A refugee has claimed that the 5-year-old girl’s death on an islet of the Evros river at the borders with Turkey “was set up.” Traffickers are said to have suggested the allegedly fake story that became a media sensation last August after a girl had reportedly died after a scorpion bit her.
One of the 38 refugees stranded on an islet along the Greek-Turkish border last summer has come forward to claim that the alleged death of a 5-year-old Syrian girl on the islet was meticulously stage-managed.
The man, a Syrian national, has told Kathimerini that the young girl, who is alive, was laid down, and make-up was applied to her face to make her look like she had died. Her hair was then cut to alter her appearance.
The suggestion to stage-manage the death was made by a Turkish refugee trafficker and carried out by a woman, Baidaa S., who suddenly appeared with the group and posted photos, videos and messages.
After the refugees were finally admitted on Greek soil and sent to a camp, Baidaa disappeared, he said. She subsequently turned up in Germany, where her husband has lived since 2015. Her social media posts indicate that she shuttled between Germany and Turkey, and her life, as presented in them, is far from that of a stateless refugee.
The story, which erupted in the media last August, depicted Greece’s alleged callousness toward refugees. German magazine Der Spiegel, which had covered the story over three reports and a podcast last summer, published a lengthy retraction in late December, saying mistakes were made in its reporting but stopping short of admitting the death did not happen.
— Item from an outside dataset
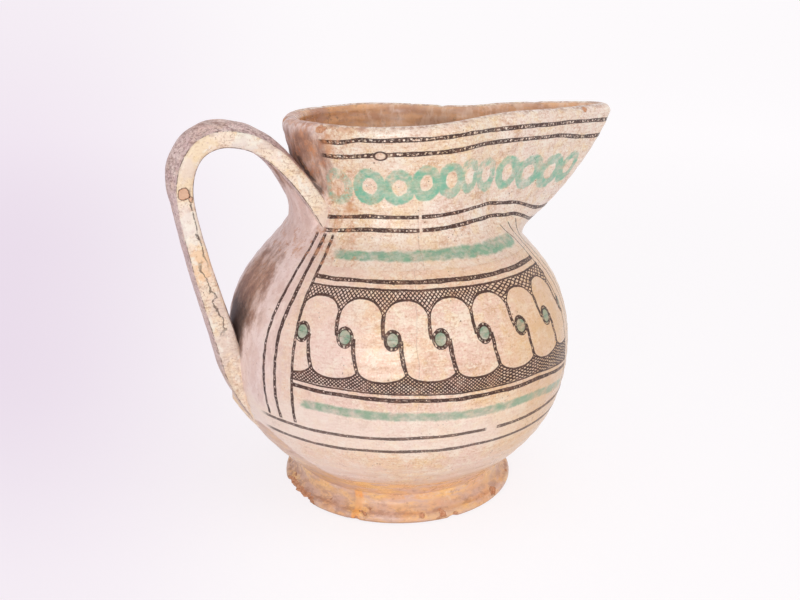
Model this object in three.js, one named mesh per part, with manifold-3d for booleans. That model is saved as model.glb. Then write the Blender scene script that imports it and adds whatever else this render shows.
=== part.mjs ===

Kathimerini knows the interviewed man and has given a lengthy deposition to Greek police. Speaking on condition of anonymity, he said he came forward because he feared repercussions and insisted Greek authorities did not suggest his revelations.
The Syrian refugee describes how the 38 came together at the border and how Turkish security forces egged them on. He recounts that, in a first attempt to enter Greece, masked men beat up the refugees and pushed them back.
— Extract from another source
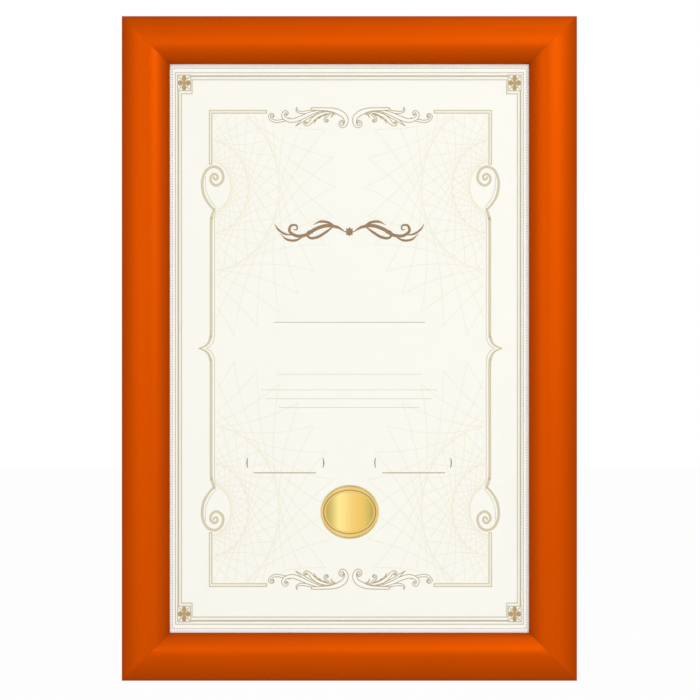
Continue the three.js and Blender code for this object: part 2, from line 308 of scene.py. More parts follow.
ALONG_X, ALONG_Z = (0.015, 1.0, 1.0), (1.0, 1.0, 0.015)
ANODISED = (0.60, 0.61, 0.62), (0.74, 0.75, 0.76), 0.42
TEMPERED = (0.24, 0.245, 0.26), (0.42, 0.42, 0.43), 0.30
base_metal = {
    axis: drawn_metal(f"anodised extrusion {axis}", *ANODISED, stretch, 2500.0, 0.16)
    for axis, stretch in (("x", ALONG_X), ("z", ALONG_Z))
}
spring_metal = {
    axis: drawn_metal(f"tempered strip {axis}", *TEMPERED, stretch, 3500.0, 0.12)
    for axis, stretch in (("x", ALONG_Z), ("z", ALONG_X))
}
zinc, tree, shader, grain = grained(
    "zinc plate", 0.50, (0.50, 0.52, 0.55), (0.70, 0.69, 0.62), 1800.0, 260.0, 0.08, metallic=1.0
)
give(shader, Roughness=varied(tree, grain["Cloud"], 0.42, 0.58))
black_oxide = grained(
    "black oxide", 0.42, (0.025, 0.025, 0.028), (0.085, 0.08, 0.078), 2600.0, 900.0, 0.10, metallic=0.85
)[0]

# %% [markdown]
# ## The rail's section
# A rail is one section carried along its length. In a section u runs in from the frame's outer face and
# v runs forward from the wall, both in millimetres. The cover's face is two arcs: one touches the hinge
# socket and one touches the small nose that presses on the sheets, and both are level at the crest.
# Sharp corners are softened by a tenth of a millimetre or so, as a die leaves them.

# %% Arcs and softened corners
def polar(degrees, length=1.0):
    """The point at a length and an angle from the origin."""
    return length * np.array([math.cos(math.radians(degrees)), math.sin(math.radians(degrees))])


def arc(centre, radius, start, end, step=4.0):
    """Points centre + radius (cos a, sin a), with a running evenly from start to end in degrees."""
    a = np.radians(np.linspace(start, end, max(1, math.ceil(abs(end - start) / step)) + 1))
    return np.column_stack([centre[0] + radius * np.cos(a), centre[1] + radius * np.sin(a)])


def outline(*stretches):
    """Stretches of points joined into one closed outline, counter-clockwise, with no point repeated."""
    p = np.concatenate([np.atleast_2d(np.asarray(s, float)) for s in stretches])
    p = p[np.linalg.norm(p - np.roll(p, 1, axis=0), axis=1) > 1e-5]
    x, y = p.T
    area = np.sum(x * np.roll(y, -1) - np.roll(x, -1) * y)
    return p if area > 0 else p[::-1]


def bent(a, corner, b, samples):
    """Points of the curve (1-t)^2 a + 2 t (1-t) corner + t^2 b, for t from 0 to 1."""
    t = np.linspace(0, 1, samples)[:, None]
    return (1 - t) ** 2 * a + 2 * t * (1 - t) * corner + t**2 * b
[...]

Asked why the young girl's family had acquiesced in the setup, he said the trafficker told them they had paid less than others to cross the Evros River, which forms most of the Greek-Turkish border, implying they were indebted to him.
Baidaa was not the only one among the group who left the refugee camp shortly after arrival and turned up in Germany. But in her case, there are several indications that she already possessed the necessary travel documents, Kathimerini reported.